Many DACA work permit holders who lose their jobs may have to settle for lower-paying work in jobs that don't fully use their education or skills.

“They are going to be thrown back in the group of undocumented, which have had very limited options," Peri said. "So they may find employment in some restaurant as a waiter, without much of a formal contract, but they won’t find a job at a dentist office as a technician.”

Opponents of DACA say they’re against allowing DACA recipients to continue to work legally, even if they do have education or skills. Some argue their jobs should be filled by Americans and others in the country legally.

John Miano with the Center for Immigration Studies, a Washington, D.C. think tank that advocates for stricter immigration rules, said even if Congress devises a solution to the DACA dilemma, this will do nothing to discourage illegal immigration.

“If there were some rational approach to immigration reform, there would be some account for dealing with the people like that who are here in that situation," Miano said, referring to the young immigrants. "But I think we also have to deal with the problem of cutting off the flow behind them.”

PONDERING HIS FUTURE

Arriving at his destination in Irvine, Isais parked on a manicured street, grabbed his bag of tools and headed for his assigned address. A young woman opened the door.

She walked Isais to a table where she displayed her phone with its badly cracked screen. It fell out of the pocket of her medical scrubs, she explained. 

"Do you work in a hospital?" he asked, perking up. She told him she's a medical student, and Isais excitedly told her about his own training. 

"I just did a rotation at UCLA ... it's awesome," he said.

Isais wrapped up the repair job, wished his customer good luck in her studies, and got the same from her. Then he was off to his next repair appointment, this time in Fullerton.

In his car again, Isais described his years as an unauthorized immigrant working odd jobs where employers often looked the other way. But once he knew he could work legally, he attended community college and earned an associate degree. He then decided to specialize in brain scans, and is working on a second associate degree in neurodiagnostic technology.

Now he worries his training may go to waste without a valid work permit.

“If the hospital says, 'Hey, your work permit that you have — you know, it’s expiring next month. We need you to show proof of renewal,' ... I’m guessing they are just going to say, 'Well, see you later,'" he said with a nervous laugh.

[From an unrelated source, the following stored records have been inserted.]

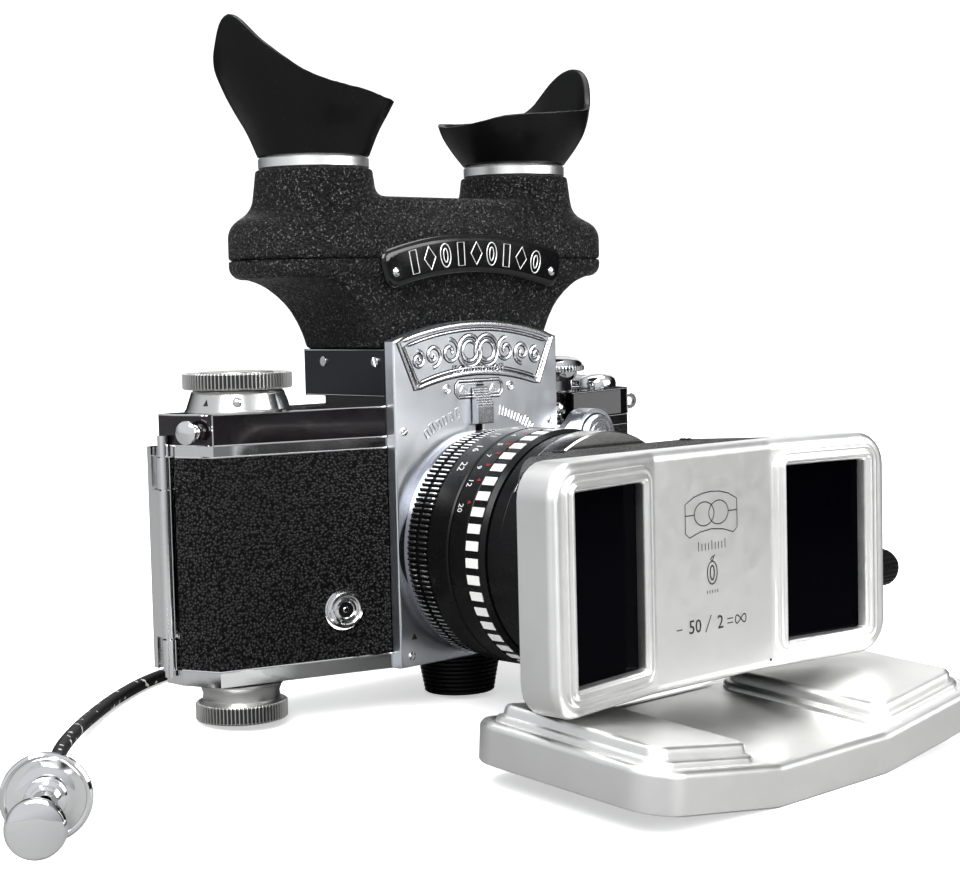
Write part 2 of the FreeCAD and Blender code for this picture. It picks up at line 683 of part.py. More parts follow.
def cover_plateau(inset, lift):
    """Raised step on each slanted end."""
    x0, x1 = COVER_BEND + 2.2 + inset, COVER_W / 2 - 3.6 - inset
    slope = COVER_DROP / (COVER_W / 2 - COVER_BEND)
    z0 = COVER_SKIRT + slope * (x0 - COVER_BEND)
    z1 = COVER_SKIRT + slope * (x1 - COVER_BEND)
    deep = COVER_H / 2 - 3.6 - inset
    points = [(x0, z0 - 2.5), (x1, z1 - 2.5), (x1, z1 + lift), (x0, z0 + lift)]
    step = slab_y(points, -deep, deep)
    return step


def front_cover():
    half_x, half_y = COVER_W / 2, COVER_H / 2
    solid = slab_y(cover_profile(0, COVER_SKIRT, half_x), -half_y, half_y)
    solid = solid.common(round_block(half_x, half_y, CORNER + 1, -5, 40))
    step = cover_plateau(0, COVER_STEP)
    solid = joined(solid, step, mirrored(step))
    inner = slab_y(cover_profile(-3, COVER_SKIRT - COVER_WALL, half_x - COVER_WALL),
                   COVER_WALL - half_y, half_y - COVER_WALL)
    inner = inner.common(round_block(half_x - COVER_WALL, half_y - COVER_WALL, CORNER, -5, 40))
    room = cover_plateau(COVER_WALL, COVER_STEP - COVER_WALL)
    solid = solid.cut(inner).cut(room).cut(mirrored(room))
    solid.rotate(Vector(0, 0, 0), Vector(0, 0, 1), COVER_YAW)
    solid.translate(Vector(COVER_AT[0], COVER_AT[1], 0))
    return solid


# ---------------------------------------------------------------- cable release
def route_path(points):
    """Straight runs joined by tangent arcs, each as large as its two runs allow."""
    spots = [Vector(*p) for p in points]
    edges, radii, last = [], [], spots[0]
    for before, spot, after in zip(spots, spots[1:], spots[2:]):
        back, ahead = before - spot, after - spot
        turn = math.pi - back.getAngle(ahead)
        cut = ARC_SHARE * min(back.Length, ahead.Length)
        radius = cut / math.tan(turn / 2)
        start = spot + back.normalize() * cut
        end = spot + ahead.normalize() * cut
        bisector = (back + ahead).normalize()
        middle = spot + bisector * (radius / math.cos(turn / 2) - radius)
        edges.append(Part.LineSegment(last, start).toShape())
        edges.append(Part.Arc(start, middle, end).toShape())
        radii.append(round(radius, 1))
        last = end
    edges.append(Part.LineSegment(last, spots[-1]).toShape())
    return Part.Wire(edges), radii


def release_cable():
    path, radii = route_path(ROUTE)
    print("cable arc radii, mm:", radii)
    print("cable length, mm:", round(path.Length, 1))
    start, ahead = Vector(*ROUTE[0]), Vector(*ROUTE[1]) - Vector(*ROUTE[0])
    circle = Part.Wire(Part.makeCircle(CABLE_R, start, ahead))
    tube = path.makePipeShell([circle], True, False, 2)
    print("volume over section times length:",
          round(tube.Volume / (math.pi * CABLE_R ** 2 * path.Length), 4))
    return tube


def along(start, towards, pieces):
    """Turned pieces on one line: (from, to, radius) along the direction given."""
    out = (towards - start).normalize()
    rods = [Part.makeCylinder(r, b - a, start + out * a, out) for a, b, r in pieces]
    return joined(*rods)


def cable_end():
    """Where the cable stops at the grip, and the direction it points."""
    end, before = Vector(*ROUTE[-1]), Vector(*ROUTE[-2])
    return end, end + (end - before).normalize() * 10


def cable_flange():
    start, towards = cable_end()
    flange = along(start, towards, [(0, 8.0, 2.6), (8.0, 9.6, 9.0), (9.6, 13.0, 4.2)])
    out = (towards - start).normalize()
    return flange.cut(Part.makeCylinder(1.4, 12.0, start + out * 2.0, out))


def cable_plunger():
    start, towards = cable_end()
    return along(start, towards, [(10.5, 31.0, 1.1), (31.0, 34.6, 5.8)])


def cable_ferrule():
    """Screwed into the socket on the right front panel; the cable leaves its end."""
    start = to_table(Vector(*flash_place(1)) - panel_normal(1) * 2.0)
    end = Vector(*ROUTE[0])
    reach = (end - start).Length - CABLE_GAP
    return along(start, end, [(0, 3.2, 1.4), (3.2, 7.0, 3.0), (7.0, reach, 2.2)])


# ---------------------------------------------------------------- assembly
def to_table(point):
    return Rotation(Vector(1, 0, 0), -LEAN).multVec(point) + STAND


def stood(shape):
    """A camera piece moved from the camera's frame to the table frame."""
    placed = shape.copy()
    placed.rotate(Vector(0, 0, 0), Vector(1, 0, 0), -LEAN)
    placed.translate(STAND)
    return placed


def camera_nodes():
    nodes = {
        "body_casting": body_casting(), "front_plate": front_plate(),
        "finder_well": finder_well(), "top_cover_left": top_cover(-1),
        "top_cover_right": top_cover(1), "base_plate": base_plate(),
        "leather_left": leather(-1), "leather_right": leather(1),
        "strap_lugs": strap_lugs(), "flash_socket": round_socket(-1, 1.9),
        "cable_socket": round_socket(1, 1.5), "back_door": back_door(),
        "back_leather": back_leather(), "pressure_plate": pressure_plate(),
        "hinge_pin": hinge_pin(), "door_catch": door_catch(),
        "slow_dial_base": slow_dial_base(), "slow_dial": slow_dial(),
        "speed_dial": speed_dial(), "wind_lever": wind_lever(),
        "shutter_release": shutter_release(), "finder_catch": finder_catch(),
        "rewind_knob": rewind_knob(), "support_foot": support_foot(),
        "reflex_mirror": reflex_mirror(), "focusing_screen": focusing_screen(),
        "lens_flange": lens_flange(), "lens_core": lens_core(),
        "aperture_ring": aperture_ring(), "focus_ring": focus_ring(),
        "front_barrel": front_barrel(), "front_lens": lens_disc(15.9, -30.0, -24.0),
        "rear_lens": lens_disc(14.9, -6.5, -3.2), "release_arm": release_arm(),
        "arm_button": arm_button(), "mount_collar": mount_collar(),
        "prism_housing": prism_housing(), "front_mask": front_mask(),
        "window_glass": window_glass(), "clamp_knob": clamp_knob(),
        "viewer_foot": viewer_foot(), "foot_screws": foot_screws(),
        "viewer_lower_shell": viewer_lower_shell(),
        "viewer_upper_shell": viewer_upper_shell(), "badge_plate": badge_plate(),
        "eye_lenses": eye_lenses()}
    for name, sign in (("left", -1), ("right", 1)):
        nodes["stereo_prism_" + name] = stereo_prism(sign)
        nodes["finder_prism_" + name] = finder_prism(sign)
        nodes["eyepiece_ring_" + name] = eyepiece_ring(sign)
        nodes["eyecup_" + name] = eyecup(sign)
    return nodes


def table_nodes():
    return {"front_cover": front_cover(), "release_cable": release_cable(),
            "cable_ferrule": cable_ferrule(), "cable_flange": cable_flange(),
            "cable_plunger": cable_plunger()}


def main():
    os.makedirs("parts", exist_ok=True)
    nodes = {name: stood(shape) for name, shape in camera_nodes().items()}
    nodes.update(table_nodes())
    for name, shape in nodes.items():
        shape.exportStep("parts/" + name + ".step")
    print(len(nodes), "nodes written")


main()
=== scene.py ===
import bmesh
import bpy
import json
import math
import numpy as np
from mathutils import Matrix, Vector


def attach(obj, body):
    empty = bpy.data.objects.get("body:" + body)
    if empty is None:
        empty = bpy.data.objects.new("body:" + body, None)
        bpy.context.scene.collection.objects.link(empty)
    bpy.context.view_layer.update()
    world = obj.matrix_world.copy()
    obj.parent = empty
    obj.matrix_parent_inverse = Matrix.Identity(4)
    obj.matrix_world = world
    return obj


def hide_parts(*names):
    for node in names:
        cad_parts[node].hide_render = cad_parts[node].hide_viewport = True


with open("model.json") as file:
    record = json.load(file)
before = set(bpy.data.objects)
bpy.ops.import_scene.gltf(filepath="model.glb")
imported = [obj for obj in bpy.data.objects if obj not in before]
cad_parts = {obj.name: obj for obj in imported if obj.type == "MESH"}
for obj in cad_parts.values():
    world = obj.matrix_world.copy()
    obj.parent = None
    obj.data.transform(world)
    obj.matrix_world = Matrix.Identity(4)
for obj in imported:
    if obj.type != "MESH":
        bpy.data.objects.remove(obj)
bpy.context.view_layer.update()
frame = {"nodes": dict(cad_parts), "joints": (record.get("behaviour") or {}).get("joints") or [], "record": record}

# ---------------------------------------------------------------- frames of reference
# Camera pieces are drawn in millimetres in the camera's own upright frame: the lens axis is Y,
# the front plate is y = 0, +X is to the right seen from the front. BODY stands them on the table.
MM = Matrix.Scale(0.001, 4)
lens_turn = next(j for j in frame["joints"] if j["name"] == "aperture_turn")
AHEAD = Vector(lens_turn["axis"])
RIGHT = Vector((1, 0, 0))
BODY = Matrix((RIGHT, -AHEAD, AHEAD.cross(RIGHT))).transposed().to_4x4()
BODY.translation = Vector(lens_turn["pos_m"])
BODY = BODY @ MM


def facing(at, out, up=(0, 0, 1)):
    """Lays local X across, Y up and Z out of a face at a point."""
    out = Vector(out).normalized()
    across = Vector(up).cross(out).normalized()
    matrix = Matrix((across, out.cross(across), out)).transposed().to_4x4()
    matrix.translation = Vector(at)
    return matrix


FRONT = facing((0, 0, 0), (0, -1, 0))      # local height is distance ahead of the front plate

# ---------------------------------------------------------------- camera
# Where the eye stands and how it looks, in millimetres in the camera piece's own frame.
eye = Vector((-341.6, -367.2, 60.1))
ahead = Vector((0.7054, 0.7054, -0.0694)).normalized()
flat_right = Vector((1, -1, 0)).normalized()
flat_up = flat_right.cross(ahead)
roll = math.radians(1.23)
right = flat_right * math.cos(roll) - flat_up * math.sin(roll)
aim = Matrix((right, right.cross(ahead), -ahead)).transposed().to_4x4()
aim.translation = eye
camera_data = bpy.data.cameras.new("camera")
camera_data.lens = 74.29
camera_data.shift_x = -0.0744
camera_data.shift_y = -0.0017
camera = bpy.data.objects.new("camera", camera_data)
bpy.context.scene.collection.objects.link(camera)
stood = BODY @ aim
camera.matrix_world = Matrix.LocRotScale(stood.to_translation(), stood.to_quaternion(), None)
bpy.context.scene.camera = camera


# ---------------------------------------------------------------- materials
class Look:
    """A node material built around one principled shader."""

    def __init__(self, name, colour, rough, metal=0.0, **sockets):
        self.material = bpy.data.materials.new(name)
        self.material.use_nodes = True
        self.tree = self.material.node_tree
        self.shader = self.tree.nodes["Principled BSDF"]
        self.place = self.add("ShaderNodeTexCoord").outputs["Object"]
        self.set(self.shader, Base_Color=(*colour, 1), Roughness=rough, Metallic=metal, **sockets)

    def set(self, node, **inputs):
        for name, value in inputs.items():
            socket = node.inputs[name.replace("_", " ")]
            if isinstance(value, bpy.types.NodeSocket):
                self.tree.links.new(value, socket)
            else:
                socket.default_value = value
        return node

    def add(self, kind, settings=(), **inputs):
        node = self.tree.nodes.new(kind)
        for name, value in dict(settings).items():
            setattr(node, name, value)
        return self.set(node, **inputs)

    def noise(self, scale, detail=3.0, rough=0.55, stretch=None):
        place = self.place
        if stretch:
            place = self.add("ShaderNodeMapping", Vector=place, Scale=stretch).outputs[0]
        return self.add("ShaderNodeTexNoise", Vector=place, Scale=scale, Detail=detail,
                        Roughness=rough).outputs["Fac"]

    def span(self, value, low, high, a, b):
        """Value from low..high carried to a..b."""
        node = self.add("ShaderNodeMapRange", Value=value)
        for socket, number in zip(node.inputs[1:5], (low, high, a, b)):
            socket.default_value = number
        return node.outputs[0]

    def blend(self, share, first, second):
        node = self.add("ShaderNodeMix", {"data_type": "RGBA"})
        self.tree.links.new(share, node.inputs[0])
        for socket, colour in zip((node.inputs[6], node.inputs[7]), (first, second)):
            if isinstance(colour, bpy.types.NodeSocket):
                self.tree.links.new(colour, socket)
            else:
                socket.default_value = (*colour, 1)
        return node.outputs[2]

    def bump(self, height, distance, strength=1.0):
        before = self.shader.inputs["Normal"].links
        node = self.add("ShaderNodeBump", Height=height, Distance=distance, Strength=strength)
        if before:
            self.tree.links.new(before[0].from_socket, node.inputs["Normal"])
        self.set(self.shader, Normal=node.outputs[0])


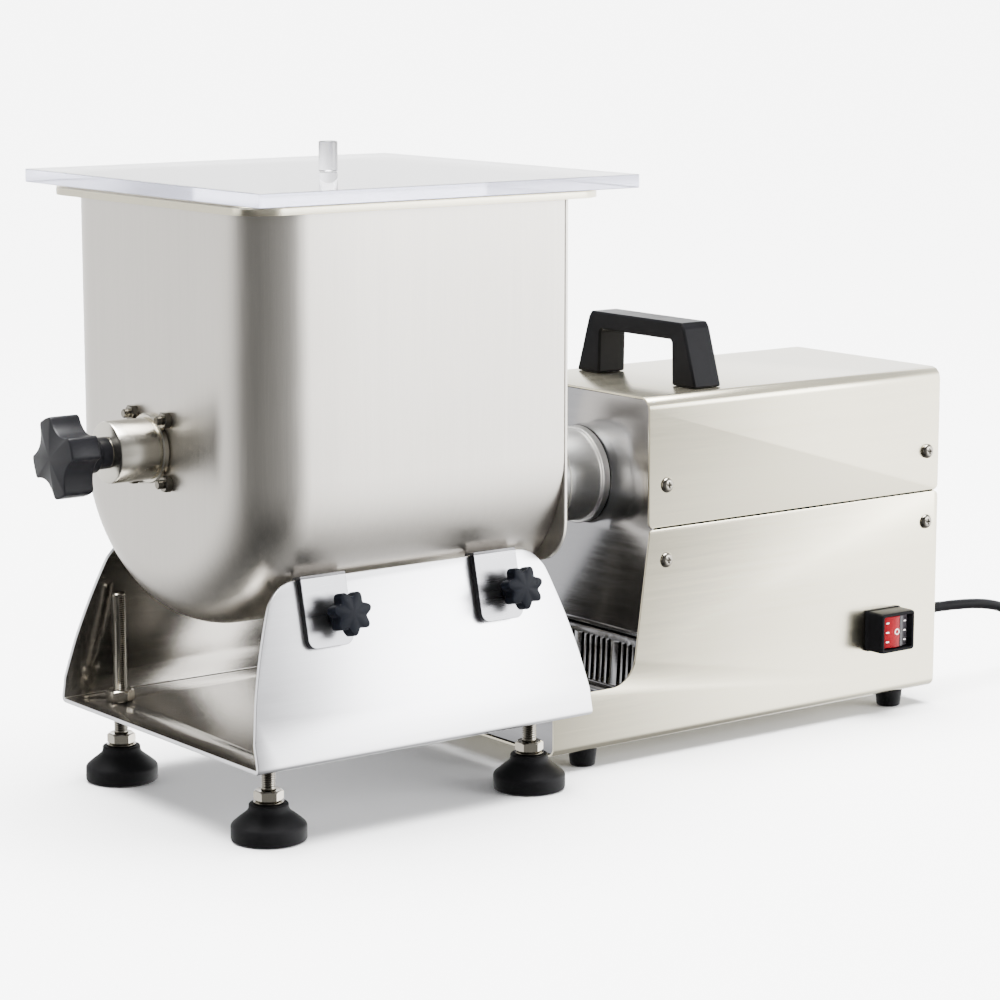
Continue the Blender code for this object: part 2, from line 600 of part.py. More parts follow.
def make_cord(black):
    """Supply lead: gland, the stretch that hangs to the table, the stored coil and the plug."""
    turned("cord_gland", [(4 + GAP, 0), (9, 0), (9, 5), (7.2, 7), (5.6, 22.2), (4 + GAP, 22.2)],
           (BOX_X1 - 2.2, CORD_EXIT[1], CORD_EXIT[2]), (1, 0, 0), black, 24)
    curve = bpy.data.curves.new("supply_cord", "CURVE")
    curve.dimensions = "3D"
    curve.bevel_depth = CORD_R * MM
    curve.bevel_resolution = 2
    curve.use_fill_caps = True
    points = smooth_route(CORD_ROUTE, 9.0)
    spline = curve.splines.new("POLY")
    spline.points.add(len(points) - 1)
    for target, point in zip(spline.points, points):
        target.co = (*(point * MM), 1.0)
    curve.materials.append(black)
    cord = bpy.data.objects.new("supply_cord", curve)
    bpy.context.scene.collection.objects.link(cord)
    thick = 2 * CORD_R
    turned("cord_coil", [(COIL_R - thick, 0), (COIL_R + thick, 0), (COIL_R + thick, COIL_TURNS_HIGH * thick),
                         (COIL_R - thick, COIL_TURNS_HIGH * thick)],
           (*COIL_CENTRE, GAP), (0, 0, 1), black, 40)
    make_plug(black)


def make_plug(black):
    """Moulded plug lying beside the coil, its blades pointing on."""
    x, y = COIL_CENTRE[0] + COIL_R + CORD_R, -112.0
    shape = rounded_rect(x - 13, x + 13, 0.4, 24.4, 6.0, 3)
    rings = [[(x + (px - x) * s, yy, 12.4 + (pz - 12.4) * s) for px, pz in shape]
             for s, yy in ((0.45, y), (0.75, y - 12), (1.0, y - 20), (1.0, y - 38))]
    place("plug", loft(rings), black)


def main():
    clear_scene()
    steel = material("brushed_stainless", (0.62, 0.61, 0.58), 0.32, 1.0)
    gear_steel = material("machined_steel", (0.45, 0.45, 0.46), 0.35, 1.0)
    plated = material("plated_steel", (0.72, 0.70, 0.66), 0.22, 1.0)
    clear = material("clear_acrylic", (0.93, 0.94, 0.97), 0.05)
    black = material("black_plastic", (0.02, 0.02, 0.022), 0.4)
    red = material("red_rocker", (0.55, 0.02, 0.03), 0.25)
    rubber = material("black_rubber", (0.03, 0.03, 0.03), 0.75)
    make_tank(steel)
    make_tank_end(steel)
    make_rim(steel)
    make_lid(clear)
    make_shaft(steel, black, gear_steel)
    make_bearing(steel, plated)
    make_gear_case(steel, gear_steel)
    make_stand(steel)
    make_brackets(steel)
    make_clamps(black)
    make_feet(rubber, plated)
    make_covers(steel)
    make_panels(steel)
    make_handle(black)
    make_switch(black, red)
    make_motor(gear_steel, rubber)
    make_cord(black)


main()
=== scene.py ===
"""Looks of the motor-driven meat mixer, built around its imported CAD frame."""
import math

import bmesh
import bpy
from mathutils import Matrix, Vector


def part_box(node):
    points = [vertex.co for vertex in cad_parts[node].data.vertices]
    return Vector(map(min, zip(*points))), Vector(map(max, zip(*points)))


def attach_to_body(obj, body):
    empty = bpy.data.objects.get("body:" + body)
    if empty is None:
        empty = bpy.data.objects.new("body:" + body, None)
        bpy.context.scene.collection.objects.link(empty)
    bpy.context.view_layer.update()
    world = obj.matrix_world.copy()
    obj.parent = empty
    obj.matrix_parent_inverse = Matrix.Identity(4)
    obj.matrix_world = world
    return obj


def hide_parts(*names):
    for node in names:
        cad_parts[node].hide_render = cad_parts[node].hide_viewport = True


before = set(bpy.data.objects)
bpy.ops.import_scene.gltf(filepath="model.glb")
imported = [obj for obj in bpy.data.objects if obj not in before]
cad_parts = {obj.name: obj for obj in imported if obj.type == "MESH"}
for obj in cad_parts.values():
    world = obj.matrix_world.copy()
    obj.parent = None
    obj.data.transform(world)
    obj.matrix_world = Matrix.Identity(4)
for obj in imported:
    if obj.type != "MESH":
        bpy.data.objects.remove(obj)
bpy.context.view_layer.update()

MM = 0.001  # the frame is in metres, and the numbers here are in mm
BASE = "base"
SHEET = 1.5  # thickness of the tank and cover sheet
GAP = 0.3  # clearance between neighbouring solids of the frame
CAMERA_TURN = math.radians(-36.98)
ACRYLIC_IOR = 1.49
BUSY = (0.3, 0.7)  # where nearly all values of the noise lie
PLANES = {"xy": lambda a, b, h: (a, b, h), "xz": lambda a, b, h: (a, h, b), "yz": lambda a, b, h: (h, a, b)}


# ---- reading the frame ----
def box(node):
    """Lowest and highest corner of a CAD node, in mm."""
    low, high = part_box(node)
    return low / MM, high / MM


# ---- material nodes ----
def new_material(name, color, roughness, metallic=0.0, **inputs):
    mat = bpy.data.materials.new(name)
    mat.use_nodes = True
    shader = mat.node_tree.nodes["Principled BSDF"]
    values = {"Base Color": (*color, 1.0), "Roughness": roughness, "Metallic": metallic, **inputs}
    for key, value in values.items():
        shader.inputs[key].default_value = value
    return mat, mat.node_tree, shader


def noise(tree, scale, stretch=(1, 1, 1), detail=3.0):
    """Noise in the piece's own coordinates, stretched along an axis by a small scale."""
    coords = tree.nodes.new("ShaderNodeTexCoord")
    mapping = tree.nodes.new("ShaderNodeMapping")
    mapping.inputs["Scale"].default_value = stretch
    tex = tree.nodes.new("ShaderNodeTexNoise")
    tex.inputs["Scale"].default_value = scale
    tex.inputs["Detail"].default_value = detail
    tex.inputs["Roughness"].default_value = 0.55
    tree.links.new(coords.outputs["Object"], mapping.inputs["Vector"])
    tree.links.new(mapping.outputs["Vector"], tex.inputs["Vector"])
    return tex.outputs["Fac"]


def spread(tree, value, low, high):
    """Map a 0..1 value, clipped to its busy middle, onto low..high."""
    node = tree.nodes.new("ShaderNodeMapRange")
    node.inputs["From Min"].default_value, node.inputs["From Max"].default_value = BUSY
    node.inputs["To Min"].default_value, node.inputs["To Max"].default_value = low, high
    tree.links.new(value, node.inputs["Value"])
    return node.outputs["Result"]


def tint(tree, value, dark, light):
    """Colour between dark and light, by a 0..1 value."""
    ramp = tree.nodes.new("ShaderNodeValToRGB")
    ramp.color_ramp.elements[0].position, ramp.color_ramp.elements[1].position = BUSY
    ramp.color_ramp.elements[0].color = (*dark, 1)
    ramp.color_ramp.elements[1].color = (*light, 1)
    tree.links.new(value, ramp.inputs["Fac"])
    return ramp.outputs["Color"]


def blend_values(tree, first, second, share):
    node = tree.nodes.new("ShaderNodeMix")
    node.inputs["Factor"].default_value = share
    tree.links.new(first, node.inputs["A"])
    tree.links.new(second, node.inputs["B"])
    return node.outputs["Result"]


def bump(tree, shader, height, strength, distance):
    node = tree.nodes.new("ShaderNodeBump")
    node.inputs["Strength"].default_value = strength
    node.inputs["Distance"].default_value = distance
    tree.links.new(height, node.inputs["Height"])
    tree.links.new(node.outputs["Normal"], shader.inputs["Normal"])


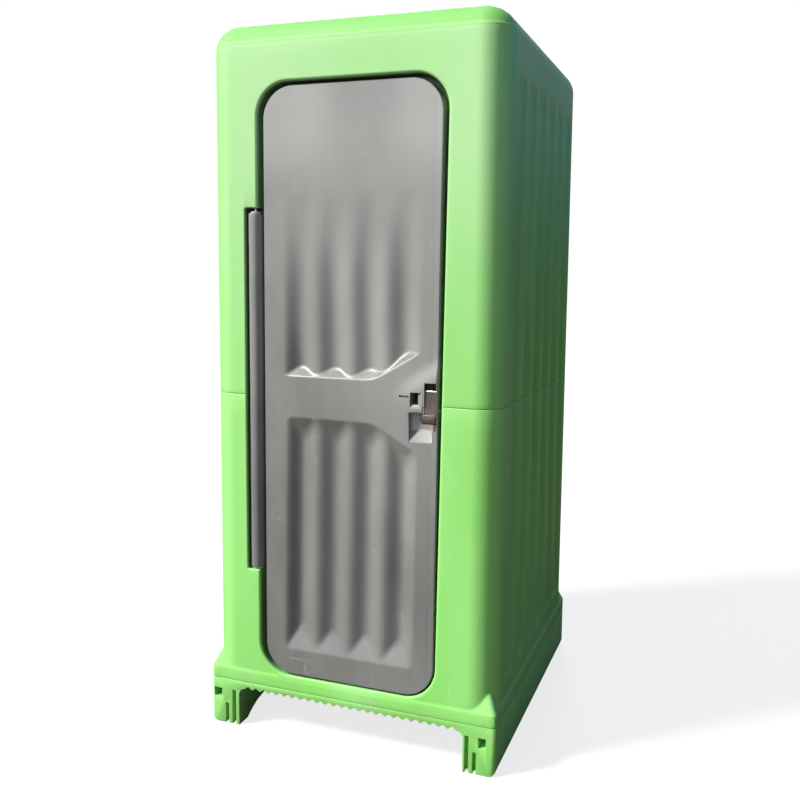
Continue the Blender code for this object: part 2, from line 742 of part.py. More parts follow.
def build_latch_plate(steel):
    """Pressed lift plate: a flat leaf hooked forward at its foot, with a tongue towards the jamb."""
    hook = (
        (PLATE_BACK, 1.077), (PLATE_BACK, 1.178), (PLATE_FRONT, 1.178), (PLATE_FRONT, 1.080),
        (TAB_BACK, 1.080), (TAB_BACK, 1.104), (TAB_FRONT, 1.104), (TAB_FRONT, 1.078),
        (TAB_FRONT + 0.001, 1.077))
    plate = prism("latch_plate", hook, "X", PLATE_LEFT, 0.2915)
    join(plate, box("finger_tab", (0.2500, TAB_FRONT, 1.077), (0.2650, TAB_BACK, 1.104)))
    join(plate, box("joggle", (0.2885, PLATE_FRONT + 0.0005, 1.090), (0.2915, TONGUE_BACK, 1.120)))
    join(plate, box("tongue", (0.2885, TONGUE_FRONT, 1.090), (0.3045, TONGUE_BACK, 1.120)))
    finish(plate, steel, origin=(0.276, PLATE_BACK, 1.128))


def jamb_x(z):
    """Place of the right jamb of the opening at one height."""
    share = (z - OPENING[3]) / (OPENING[4] - OPENING[3])
    return OPENING[1] + (OPENING[2] - OPENING[1]) * share


def build_latch_strike(steel):
    """Folded steel keeper on the right jamb beside the latch tongue."""
    sections = []
    for z in (1.060, 1.126):
        face = jamb_x(z) - GAP
        outline = (
            (face, -0.5050), (face, -0.4770), (face - 0.0020, -0.4770), (face - 0.0020, -0.5050),
            (face - 0.0020, -0.5070), (face, -0.5070))
        sections.append(at_height(outline, z))
    finish(loft("latch_strike", sections), steel)


CASE = (0.150, 0.272, 1.118, 1.182)
CASE_INNER_FACE = -0.4415
BOLT_LEVEL = 1.150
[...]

Isais is in line for a green card. His oldest brother, a U.S. citizen, sponsored him for legal residency back in 2001. But getting one takes at least 20 years, which means he likely won't have it by the time his DACA work permit expires. 

If all else fails, Isais said, he does know how to fix cell phones, and he supposes he could work for himself. "So I could actually order parts and do the repairs on my own, if I wanted."

But after years in the classroom and now training in hospitals, he said he would much rather be working on brain scans — and helping to fix not phones but people.